--- Start ---
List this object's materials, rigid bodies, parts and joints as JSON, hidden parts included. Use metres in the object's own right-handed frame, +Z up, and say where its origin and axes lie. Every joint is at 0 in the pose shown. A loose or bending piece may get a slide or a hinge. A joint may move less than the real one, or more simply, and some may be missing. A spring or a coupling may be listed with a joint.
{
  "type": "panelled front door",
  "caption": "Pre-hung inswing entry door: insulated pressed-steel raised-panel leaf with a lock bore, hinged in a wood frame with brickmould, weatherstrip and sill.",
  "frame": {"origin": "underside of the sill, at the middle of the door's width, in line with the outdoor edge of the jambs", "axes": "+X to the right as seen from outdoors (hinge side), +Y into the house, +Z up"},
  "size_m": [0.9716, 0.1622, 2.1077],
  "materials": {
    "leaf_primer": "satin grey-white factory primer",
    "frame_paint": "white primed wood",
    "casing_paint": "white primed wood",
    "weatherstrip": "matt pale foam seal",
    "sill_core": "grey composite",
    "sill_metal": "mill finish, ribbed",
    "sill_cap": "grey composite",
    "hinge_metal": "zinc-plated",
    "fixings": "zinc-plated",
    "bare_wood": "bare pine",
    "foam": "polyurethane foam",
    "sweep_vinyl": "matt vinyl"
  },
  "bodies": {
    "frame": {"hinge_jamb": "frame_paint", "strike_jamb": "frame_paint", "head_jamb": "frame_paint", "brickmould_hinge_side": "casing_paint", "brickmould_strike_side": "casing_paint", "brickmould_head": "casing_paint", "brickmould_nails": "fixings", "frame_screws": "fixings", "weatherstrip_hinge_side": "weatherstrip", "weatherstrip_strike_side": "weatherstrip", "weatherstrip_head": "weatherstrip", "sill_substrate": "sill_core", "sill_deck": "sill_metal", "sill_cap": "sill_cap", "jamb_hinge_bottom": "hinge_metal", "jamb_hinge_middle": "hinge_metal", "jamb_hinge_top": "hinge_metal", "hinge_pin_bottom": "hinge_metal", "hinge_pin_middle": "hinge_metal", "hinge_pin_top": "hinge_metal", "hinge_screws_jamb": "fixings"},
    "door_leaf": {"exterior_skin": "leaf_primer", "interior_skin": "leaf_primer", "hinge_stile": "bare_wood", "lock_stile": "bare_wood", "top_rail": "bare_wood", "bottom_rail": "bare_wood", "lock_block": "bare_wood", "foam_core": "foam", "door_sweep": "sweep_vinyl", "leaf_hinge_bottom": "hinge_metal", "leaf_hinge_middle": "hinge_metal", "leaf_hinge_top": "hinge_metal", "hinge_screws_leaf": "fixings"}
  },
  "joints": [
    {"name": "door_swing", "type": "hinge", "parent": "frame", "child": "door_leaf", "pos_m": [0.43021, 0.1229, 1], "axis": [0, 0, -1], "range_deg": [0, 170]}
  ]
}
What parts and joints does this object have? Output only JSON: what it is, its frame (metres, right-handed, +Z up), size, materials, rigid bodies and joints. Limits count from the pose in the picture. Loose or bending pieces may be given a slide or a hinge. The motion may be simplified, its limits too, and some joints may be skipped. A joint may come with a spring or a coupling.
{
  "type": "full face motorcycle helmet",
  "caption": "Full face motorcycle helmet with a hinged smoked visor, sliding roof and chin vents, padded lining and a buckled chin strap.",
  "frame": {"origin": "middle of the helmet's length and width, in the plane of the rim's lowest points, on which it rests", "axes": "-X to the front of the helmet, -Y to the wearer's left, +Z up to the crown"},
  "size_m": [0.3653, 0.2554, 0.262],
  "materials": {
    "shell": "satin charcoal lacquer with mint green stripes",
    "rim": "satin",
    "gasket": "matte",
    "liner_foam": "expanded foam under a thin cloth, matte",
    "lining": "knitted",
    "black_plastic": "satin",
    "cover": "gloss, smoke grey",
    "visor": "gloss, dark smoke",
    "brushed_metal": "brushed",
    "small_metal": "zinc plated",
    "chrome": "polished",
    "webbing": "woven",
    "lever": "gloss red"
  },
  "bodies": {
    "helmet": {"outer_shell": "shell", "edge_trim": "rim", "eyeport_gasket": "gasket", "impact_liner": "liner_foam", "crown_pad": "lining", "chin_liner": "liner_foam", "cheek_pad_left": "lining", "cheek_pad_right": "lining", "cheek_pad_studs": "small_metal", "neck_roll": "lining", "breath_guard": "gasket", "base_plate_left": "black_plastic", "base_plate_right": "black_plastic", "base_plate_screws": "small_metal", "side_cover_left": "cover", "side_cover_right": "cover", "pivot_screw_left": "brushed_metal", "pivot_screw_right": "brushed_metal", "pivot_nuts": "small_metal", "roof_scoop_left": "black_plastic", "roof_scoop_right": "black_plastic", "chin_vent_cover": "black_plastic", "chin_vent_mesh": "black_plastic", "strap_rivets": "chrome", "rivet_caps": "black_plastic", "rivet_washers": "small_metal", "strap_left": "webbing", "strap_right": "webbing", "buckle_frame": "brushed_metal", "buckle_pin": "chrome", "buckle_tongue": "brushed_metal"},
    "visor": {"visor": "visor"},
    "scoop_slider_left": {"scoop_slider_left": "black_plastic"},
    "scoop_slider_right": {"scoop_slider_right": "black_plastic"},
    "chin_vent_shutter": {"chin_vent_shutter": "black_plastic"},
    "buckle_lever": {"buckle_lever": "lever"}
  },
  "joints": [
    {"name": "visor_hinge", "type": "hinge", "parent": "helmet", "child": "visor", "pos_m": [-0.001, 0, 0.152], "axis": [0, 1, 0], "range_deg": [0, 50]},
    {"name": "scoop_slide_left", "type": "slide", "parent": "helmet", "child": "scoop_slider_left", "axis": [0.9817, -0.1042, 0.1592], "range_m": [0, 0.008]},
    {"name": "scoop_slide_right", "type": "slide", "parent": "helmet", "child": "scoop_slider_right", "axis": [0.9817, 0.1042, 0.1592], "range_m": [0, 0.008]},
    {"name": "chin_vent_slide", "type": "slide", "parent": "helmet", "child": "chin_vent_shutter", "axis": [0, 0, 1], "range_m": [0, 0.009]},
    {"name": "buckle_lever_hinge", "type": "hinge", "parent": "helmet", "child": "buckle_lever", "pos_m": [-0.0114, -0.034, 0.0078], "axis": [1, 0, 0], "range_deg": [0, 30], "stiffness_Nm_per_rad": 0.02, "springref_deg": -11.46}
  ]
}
--- End ---
_EXERCISE OBJECTIVE_
Pick out every line with the string "metres" and copy it.

_SOLUTION TO THE EXERCISE_
List this object's materials, rigid bodies, parts and joints as JSON, hidden parts included. Use metres in the object's own right-handed frame, +Z up, and say where its origin and axes lie. Every joint is at 0 in the pose shown. A loose or bending piece may get a slide or a hinge. A joint may move less than the real one, or more simply, and some may be missing. A spring or a coupling may be listed with a joint.
What parts and joints does this object have? Output only JSON: what it is, its frame (metres, right-handed, +Z up), size, materials, rigid bodies and joints. Limits count from the pose in the picture. Loose or bending pieces may be given a slide or a hinge. The motion may be simplified, its limits too, and some joints may be skipped. A joint may come with a spring or a coupling.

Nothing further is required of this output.